Africa Twin için lastik seçimine değinmemiz gerekecek olursa benim okuyucularımıza tavsiyem Anlaş’ın ürettiği Capra X modelini tavsiye ederim. Benim sürdüğüm Africa’nın önünde Michelin’in Desert modeli, arkada ise Anlaş’ın asfalt için ürettiği Capra R modeli vardı. Ön lastiğim ne kadar iyi tutunursa o kadar iyi Africa’nın off road limitlerini görebileceğim için yarış lastiği seçtim. Fakat asfalt üzerinde kulllanmaya uygun değil. Capra X modeli asfalt üzerinde de kullanmaya uygun tasarlandığı için gönül rahatlığıyla motosikletinize takabilirsiniz.
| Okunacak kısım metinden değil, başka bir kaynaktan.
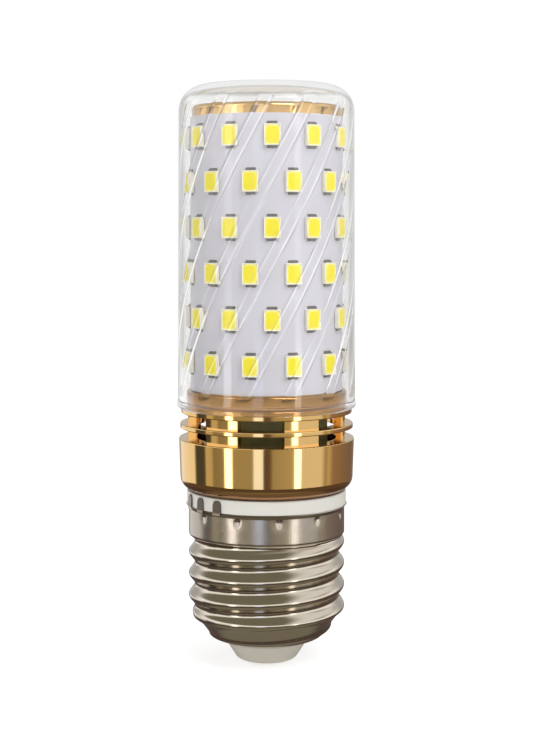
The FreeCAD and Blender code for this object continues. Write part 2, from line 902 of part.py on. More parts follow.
def main():
    """Builds every piece and writes it to its own file."""
    os.makedirs("parts", exist_ok=True)
    save("clear_cover", clear_cover())
    save("light_column", column())
    save("light_board", light_board())
    for row in range(chip_rows):
        label = "_row_" + str(row + 1)
        save("light_chips" + label, chip_row(chip_body(), row))
        save("phosphor" + label, chip_row(chip_cup(chip_fill_drop), row))
        save("chip_solder" + label, chip_row(solder_fillets(), row))
    save("vented_housing", housing())
    save("cap_collar", collar())
    save("screw_shell", screw_shell())
    save("cap_insulator", insulator())
    save("centre_contact", centre_contact())
    save("driver_board", driver_board())
    save("smoothing_capacitor", smoothing_capacitor())
    save("bridge_rectifier", bridge_rectifier())
    save("current_regulators", current_regulators())
    save("chip_resistors", chip_resistors())
    save("fuse_resistor", fuse_resistor())
    save("live_wire", live_wire())
    save("neutral_wire", neutral_wire())
    low_angle, high_angle = wire_hole_angles()
    save("supply_wire_positive", supply_wire(low_angle))
    save("supply_wire_negative", supply_wire(high_angle))


main()
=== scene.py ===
"""Looks of a corn LED bulb: detailed pieces, finishes, light and camera round the packed frame.

Lengths are in metres. Angles about the bulb's axis are in degrees, counted from the front (-Y)
and positive towards +X.
"""

import logging
import math
from dataclasses import dataclass, field
from enum import Enum
from typing import Callable, Optional, Sequence, Union

import bpy
from mathutils import Matrix, Vector

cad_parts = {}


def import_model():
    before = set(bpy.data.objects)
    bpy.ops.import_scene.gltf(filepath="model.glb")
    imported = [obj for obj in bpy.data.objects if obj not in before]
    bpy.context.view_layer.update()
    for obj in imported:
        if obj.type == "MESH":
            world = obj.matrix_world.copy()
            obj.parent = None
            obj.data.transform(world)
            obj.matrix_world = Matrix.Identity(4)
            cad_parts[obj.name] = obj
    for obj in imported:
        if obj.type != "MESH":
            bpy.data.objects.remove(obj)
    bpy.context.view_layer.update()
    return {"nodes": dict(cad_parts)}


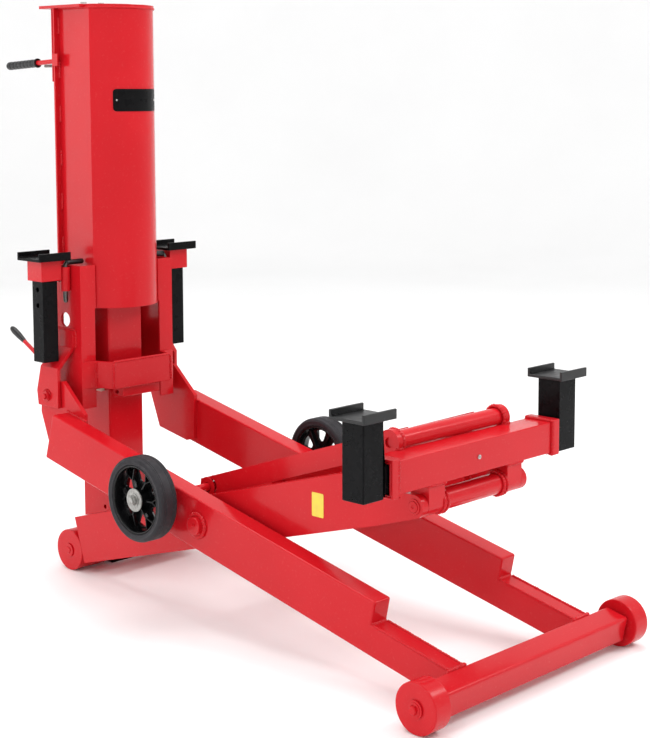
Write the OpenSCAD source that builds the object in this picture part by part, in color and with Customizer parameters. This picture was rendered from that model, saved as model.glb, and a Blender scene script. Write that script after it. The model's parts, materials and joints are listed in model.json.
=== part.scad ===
// Air-operated scissor end-lift jack ("toe jack") for picking up the bumper or frame of a heavy vehicle.
// Axes: +X to the right-hand side, +Y towards the mast, +Z up. Origin: centre of the column's foot, on the floor.
// Two frames cross like scissors at one pivot. The main frame runs from the front rollers up to the
// mast carriage; the lift arms run from the rear rollers up to the lifting head.

/* [Scissor geometry] */
// Slope of the lift arms in this pose, in degrees
arm_slope = 16; // [4:1:30]
// Scissor pivot to front roller axle, along the main frame
pivot_to_front = 1015; // [980:5:1050]
// Scissor pivot to rear roller axle, along the lift arms
pivot_to_rear = 780; // [770:5:800]
// How far each axle lies below its frame's centreline
axle_drop = 27; // [24:1:30]
// Rear axle ahead of the column's centre
axle_ahead = 37; // [35:1:40]
// Scissor pivot to the head's lower pivot, along the lift arms
pivot_to_head = 788; // [770:1:800]
// Head's lower pivot below the arms' centreline
head_drop = 40; // [34:1:44]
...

Africa Twin’i özetlemek gerekirse, olabilecek en acımasız şekilde kendisini motokross parkurunda, stabilize yollarda ve yoldışı kayalık arazide sürdüm. Son 12 senedir üretilmiş tüm dual sport modelleri yani, hem seyahat hem de arazide kullanmak üzere tasarlanmış motosikletleri kulllanmış bir sürücü olarak, benim için Africa Twin arazi sürüşünde en iyi modellerden bir tanesi. Bu motosikletin en önemli özelliği, kolay kullanılabiliyor olması. Bu sayede çok geniş bir sürücü kitlesine hitap ediyor. Bir enduro sürücüsünün ihtiyacı olan herşey mevcut, en güzel tarafı da fazlasının olmaması. Seyahatlerini planlarken toprak rotaları dahil etmek isteyenler sürücülerden, her yaz Toros Dağlarını baştan başa geçen gerçek enduro sürücülerine, her kesime hitap eden Africa Twin hakkında daha sayfalarca yazı çıkar. Bakalım Eicma’da yeni tanıtılan CRF 1000 L Africa Twin Adventure Sports nasıl oldu? Merakla bekliyoruz.